--- BEGIN ---
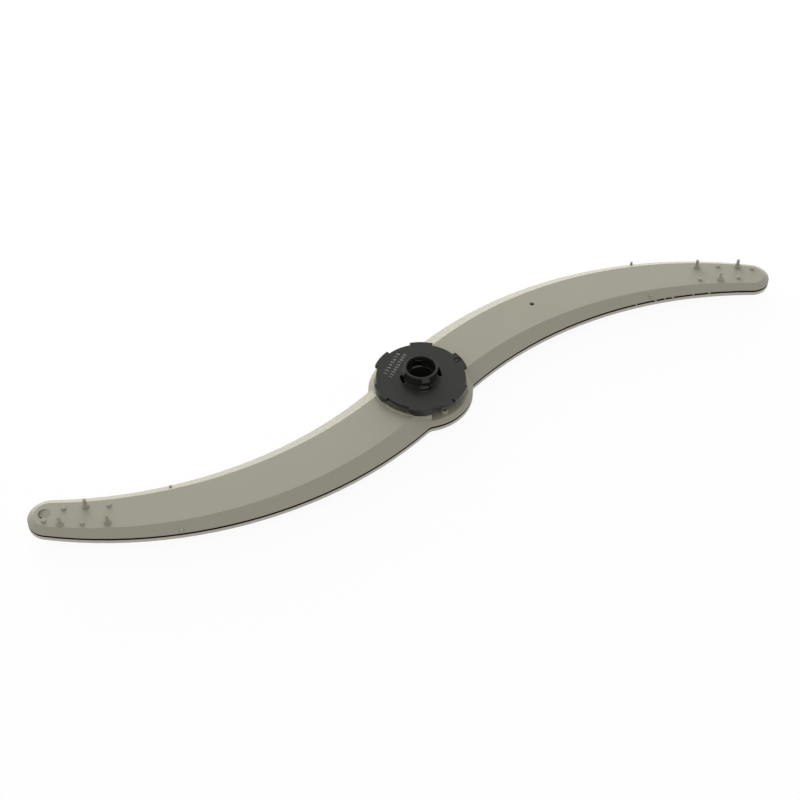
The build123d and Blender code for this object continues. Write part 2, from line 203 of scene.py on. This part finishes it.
hub_side_plastic, nozzle_side_bounce_lit_plastic = (
    moulded(name, *tones, SHELL_ROUGHNESS, SHELL_GRAIN, SHELL_IOR, painted_groove_shade)
    for name, tones in (
        ("moulded grey polypropylene", HUB_SIDE_TONES),
        ("grey polypropylene paled by painted bounce light", NOZZLE_SIDE_LIT_TONES),
    )
)
print("made", hub_side_plastic.name, "and", nozzle_side_bounce_lit_plastic.name)

# %% [markdown]
# ## Black glass-filled plastic of the hub
# The hub runs in water on a spigot, so it is moulded in a stiff glass-filled grade. The glass comes
# close under the skin and leaves it duller than the shells', and never quite black.

# %% Hub material
HUB_TONES = ("1C1C1A", "20201D")
HUB_ROUGHNESS = (0.34, 0.44)
HUB_GRAIN = 0.5
HUB_IOR = 1.42
hub_plastic = moulded("black glass-filled plastic", *HUB_TONES, HUB_ROUGHNESS, HUB_GRAIN, HUB_IOR)
print("made", hub_plastic.name)

# %% [markdown]
# ## The frame's pieces get their plastic
# A frame piece keeps its mesh, and only what fills its material slot changes.

# %% Dress the frame
for name, material in (
    ("hub_side_shell", hub_side_plastic),
    ("nozzle_side_shell", nozzle_side_bounce_lit_plastic),
    ("bearing_hub", hub_plastic),
):
    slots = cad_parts[name].data.materials
    slots.clear()
    slots.append(material)
    print(name, "is", material.name)

# %% [markdown]
# ## From arrays to pieces
# Each new piece is worked out as arrays of points. This helper joins several closed surfaces into one
# mesh, merges the points that meet at poles and seams, and turns all faces outwards.

# %% Piece helper
MERGE_MM = 0.002


def new_piece(name, parts, material, body, smooth):
    """One mesh object from (points, faces) pairs. Its place is in its mesh, and it rides on a body."""
    starts = np.cumsum([0] + [len(points) for points, _ in parts[:-1]])
    points = np.concatenate([points for points, _ in parts])
    faces = np.concatenate([faces + start for (_, faces), start in zip(parts, starts)])
    mesh = bpy.data.meshes.new(name)
    mesh.from_pydata(points.tolist(), [], faces.tolist())
    work = bmesh.new()
    work.from_mesh(mesh)
    bmesh.ops.remove_doubles(work, verts=work.verts, dist=MERGE_MM * MM)
    bmesh.ops.recalc_face_normals(work, faces=work.faces)
    work.to_mesh(mesh)
    work.free()
    shade = mesh.shade_smooth if smooth else mesh.shade_flat
    shade()
    mesh.materials.append(material)
    made = bpy.data.objects.new(name, mesh)
    bpy.context.scene.collection.objects.link(made)
    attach(made, body)
    print(name, len(mesh.polygons), "faces")


print("points closer than", MERGE_MM, "mm are merged")

# %% [markdown]
# ## Plain numbers on the disc
# The real disc carries two rows of small raised figures from its tool. Here they are plain counting
# numbers. Each figure starts as a text curve in the built-in font, because a font already holds good
# outlines. It is made a mesh while it lies at the origin, and only then are its points turned along
# the row and moved to their place. Their tone is a painted highlight: they are coloured much lighter
# than the disc to stand in for the light their tops catch.

# %% Numbers
FIGURE_SIZE_MM = 3.0
FIGURE_BOLD_MM = 0.05
FIGURE_TALL_MM = 0.2
FIGURE_CURVE_STEPS = 3
# Painted highlight: the figures are coloured light grey, much lighter than the black disc.
FIGURE_HIGHLIGHT_TONES = ("85857F", "7A7A74")
OUTER_ROW = ("12345678", (-20.6, 1.7), (-13.1, 17.4))
INNER_ROW = ("1234567890", (-17.6, -1.2), (-9.3, 16.6))
figure_highlight_plastic = moulded("glass-filled plastic with painted highlight", *FIGURE_HIGHLIGHT_TONES, HUB_ROUGHNESS, HUB_GRAIN, HUB_IOR)


def figure_mesh(figure):
    """A figure's points and triangles in metres, centred on the origin, as thick below as above."""
    curve = bpy.data.curves.new("figure", "FONT")
    curve.body = figure
    curve.size = FIGURE_SIZE_MM * MM
    curve.extrude = FIGURE_TALL_MM * MM
    curve.offset = FIGURE_BOLD_MM * MM
    curve.resolution_u = FIGURE_CURVE_STEPS
    curve.align_x = "CENTER"
    curve.align_y = "CENTER"
    holder = bpy.data.objects.new("figure", curve)
    mesh = bpy.data.meshes.new_from_object(holder)
    points = np.empty(3 * len(mesh.vertices))
    mesh.vertices.foreach_get("co", points)
    mesh.calc_loop_triangles()
    triangles = np.empty(3 * len(mesh.loop_triangles), dtype=int)
    mesh.loop_triangles.foreach_get("vertices", triangles)
    bpy.data.objects.remove(holder)
    return points.reshape(-1, 3), triangles.reshape(-1, 3)


def figure_row(text, first, last):
    """Figures at even steps from first to last. The line's heading turns each, then its step moves it."""
    across, up = np.subtract(last, first)
    heading = np.arctan2(up, across)
    cos, sin = np.cos(heading), np.sin(heading)
    turn = np.array([(cos, sin, 0), (-sin, cos, 0), (0, 0, 1)])
    row = []
    for figure, (x, y) in zip(text, np.linspace(first, last, len(text))):
        points, triangles = figure_mesh(figure)
        row.append((points @ turn + (x * MM, y * MM, DISC_Z), triangles))
    return row


figures = figure_row(*OUTER_ROW) + figure_row(*INNER_ROW)
new_piece("disc_figures", figures, figure_highlight_plastic, "hub", smooth=False)

# %% [markdown]
# ## Weld beads in the seam
# Where the hot plate pressed a little too much melt out, small beads bridge the groove between the
# shells on the near side of the longer wing. A bead is an ellipsoid, drawn on a grid of two angles:
# around its long axis and from pole to pole. It sits on the wing's outline, which is an arc here.

# %% Weld beads
OUTLINE_CENTRE_MM = (208.7, -148.3)
OUTLINE_R_MM = 233.8
# Each bead's place along X and its length.
BEADS_MM = ((134.2, 1.1), (146.5, 1.5), (152.4, 0.9), (157.5, 1.6), (170.5, 1.2), (180.6, 1.4))
BEAD_OUT_MM = 0.45
BEAD_TALL_MM = 0.62
BEAD_SUNK_MM = 0.35
BEAD_TONES = ("C2BFB3", "B5B2A6")
ROUND_STEPS = 12


def grid_faces(rows, columns):
    """Quads of a grid whose columns run round and close."""
    row, column = np.meshgrid(np.arange(rows - 1), np.arange(columns), indexing="ij")
    after = (column + 1) % columns
    this_row = row * columns
    next_row = this_row + columns
    corners = (this_row + column, this_row + after, next_row + after, next_row + column)
    return np.stack([corner.ravel() for corner in corners], axis=1)


def ellipsoid(centre, half_axes, heading):
    """Points (a cos u, b sin u cos v, c sin u sin v), turned by a heading about Z, then moved."""
    down = np.linspace(0, np.pi, ROUND_STEPS)
    around = np.linspace(0, 2 * np.pi, ROUND_STEPS, endpoint=False)
    pole, round_angle = np.meshgrid(down, around, indexing="ij")
    along = half_axes[0] * np.cos(pole)
    aside = half_axes[1] * np.sin(pole) * np.cos(round_angle)
    tall = half_axes[2] * np.sin(pole) * np.sin(round_angle)
    x = along * np.cos(heading) - aside * np.sin(heading)
    y = along * np.sin(heading) + aside * np.cos(heading)
    points = np.stack([x, y, tall], axis=-1).reshape(-1, 3) + centre
    return points * MM, grid_faces(ROUND_STEPS, ROUND_STEPS)


def weld_bead(x, long):
    """A bead on the outline's arc at x, sunk a little into it, with its long axis along the arc."""
    rise = np.sqrt(OUTLINE_R_MM**2 - (x - OUTLINE_CENTRE_MM[0]) ** 2)
    outwards = np.array((OUTLINE_CENTRE_MM[0] - x, -rise)) / OUTLINE_R_MM
    heading = np.arctan2(outwards[0], -outwards[1])
    at = np.array((x, OUTLINE_CENTRE_MM[1] + rise)) - outwards * BEAD_SUNK_MM
    return ellipsoid((*at, SEAM_Z / MM), (long / 2, BEAD_OUT_MM, BEAD_TALL_MM), heading)


bead_plastic = moulded("squeezed-out polypropylene", *BEAD_TONES, SHELL_ROUGHNESS, SHELL_GRAIN, SHELL_IOR)
beads = [weld_bead(x, long) for x, long in BEADS_MM]
new_piece("weld_beads", beads, bead_plastic, "arm", smooth=True)

# %% [markdown]
# ## White table and backdrop
# The picture was cut out on white. The table looks white to the camera and in reflections, and is a
# pale, dull surface to the light. A small share of what the camera sees stays that real surface, so
# the arm keeps its soft shadow.

# %% Table
TABLE_HALF = 3.0
WHITE_SHARE = 0.93
PAPER_WHITE = "FBFBF9"


def white_when_looked_at(tree):
    """A socket that is 1 for camera, glossy and transmission rays, and 0 for the others."""
    path = node(tree, "LightPath").outputs
    larger = {"operation": "MAXIMUM"}
    glossy = node(tree, "Math", larger, i0=path["Is Camera Ray"], i1=path["Is Glossy Ray"])
    both = node(tree, "Math", larger, i0=glossy.outputs[0], i1=path["Is Transmission Ray"])
    return both.outputs[0]


def table_material():
    """Mostly even white where it is looked at, paper otherwise."""
    made, tree, out = new_material("white studio paper")
    looked_at = white_when_looked_at(tree)
    share = node(tree, "Math", {"operation": "MULTIPLY"}, i0=looked_at, i1=WHITE_SHARE)
    paper = node(tree, "BsdfDiffuse", Color=linear(PAPER_WHITE))
    white = node(tree, "Emission", Color=(1, 1, 1, 1), Strength=1.0)
    mixed = node(tree, "MixShader", Fac=share.outputs[0], i1=paper.outputs[0], i2=white.outputs[0])
    tree.links.new(mixed.outputs[0], out.inputs["Surface"])
    return made


table_mesh = bpy.data.meshes.new("table")
corners = np.array([(-1, -1, 0), (1, -1, 0), (1, 1, 0), (-1, 1, 0)]) * TABLE_HALF
table_mesh.from_pydata(corners.tolist(), [], [(0, 1, 2, 3)])
table_mesh.materials.append(table_material())
table = bpy.data.objects.new("table", table_mesh)
bpy.context.scene.collection.objects.link(table)
print("table", 2 * TABLE_HALF, "m square")

# %% [markdown]
# ## The white room
# The room's even light is a little under full, because the lamps add the rest. Looked at, or seen in
# a reflection, the room is plain white.

# %% World
ROOM_LIGHT = 0.7
world = bpy.data.worlds.new("white room")
world.use_nodes = True
room = world.node_tree
light_level = node(room, "MapRange", Value=white_when_looked_at(room), To_Min=ROOM_LIGHT, To_Max=1.0)
room.links.new(light_level.outputs["Result"], room.nodes["Background"].inputs["Strength"])
room.nodes["Background"].inputs["Color"].default_value = (1, 1, 1, 1)
bpy.context.scene.world = world
print("room light", ROOM_LIGHT)

# %% [markdown]
# ## Lamps
# Both lamps stand behind the arm, so the flanks that face away from the camera are its brightest
# surfaces and the near flanks its darkest. One is a soft panel, about 21 degrees above the table. The
# other is a long strip at 8 degrees, whose light grazes it. Neither shows in reflections: seen from
# low in front, the strip would wipe out the plastic's own colour, and the room gives the gloss.

# %% Lamps
# Place, width and height in metres, and power in watts.
SOFT_PANEL = ((-0.6, 1.5, 0.62), (1.2, 0.9), 13.6)
LOW_STRIP = ((-0.2, 1.5, 0.2), (2.6, 0.3), 40.0)


def area_light(name, place, size, power):
    """A soft light of some width and height at a place, turned to face the hub."""
    data = bpy.data.lights.new(name, "AREA")
    data.shape = "RECTANGLE"
    data.size, data.size_y = size
    data.energy = power
    lamp = bpy.data.objects.new(name, data)
    bpy.context.scene.collection.objects.link(lamp)
    lamp.visible_glossy = False
    lamp.location = place
    lamp.rotation_euler = (-Vector(place)).to_track_quat("-Z", "Y").to_euler()
    print(name, power, "W")


area_light("soft light behind", *SOFT_PANEL)
area_light("low strip", *LOW_STRIP)

# %% [markdown]
# ## The view transform
# The view transform is the plain one, so colours come out as written.

# %% Finish
bpy.context.scene.view_settings.view_transform = "Standard"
--- END ---
**WRITTEN PROBLEM:** Write out the listing's lines exactly, from its first line through the line that contains "# close under", and stop there.

**REPLY TO THE TASK:**
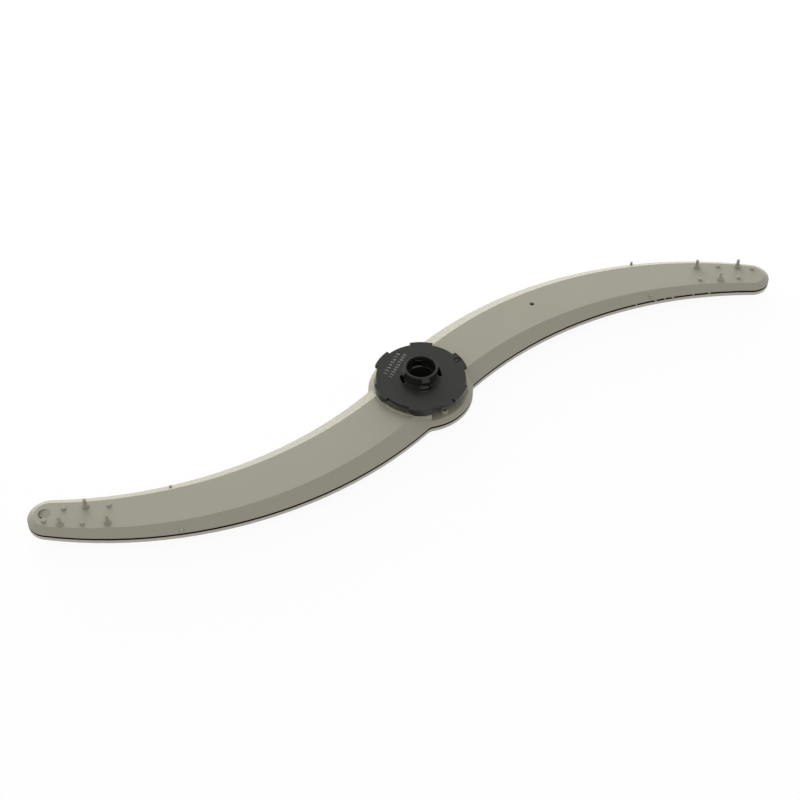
The build123d and Blender code for this object continues. Write part 2, from line 203 of scene.py on. This part finishes it.
hub_side_plastic, nozzle_side_bounce_lit_plastic = (
    moulded(name, *tones, SHELL_ROUGHNESS, SHELL_GRAIN, SHELL_IOR, painted_groove_shade)
    for name, tones in (
        ("moulded grey polypropylene", HUB_SIDE_TONES),
        ("grey polypropylene paled by painted bounce light", NOZZLE_SIDE_LIT_TONES),
    )
)
print("made", hub_side_plastic.name, "and", nozzle_side_bounce_lit_plastic.name)

# %% [markdown]
# ## Black glass-filled plastic of the hub
# The hub runs in water on a spigot, so it is moulded in a stiff glass-filled grade. The glass comes
# close under the skin and leaves it duller than the shells', and never quite black.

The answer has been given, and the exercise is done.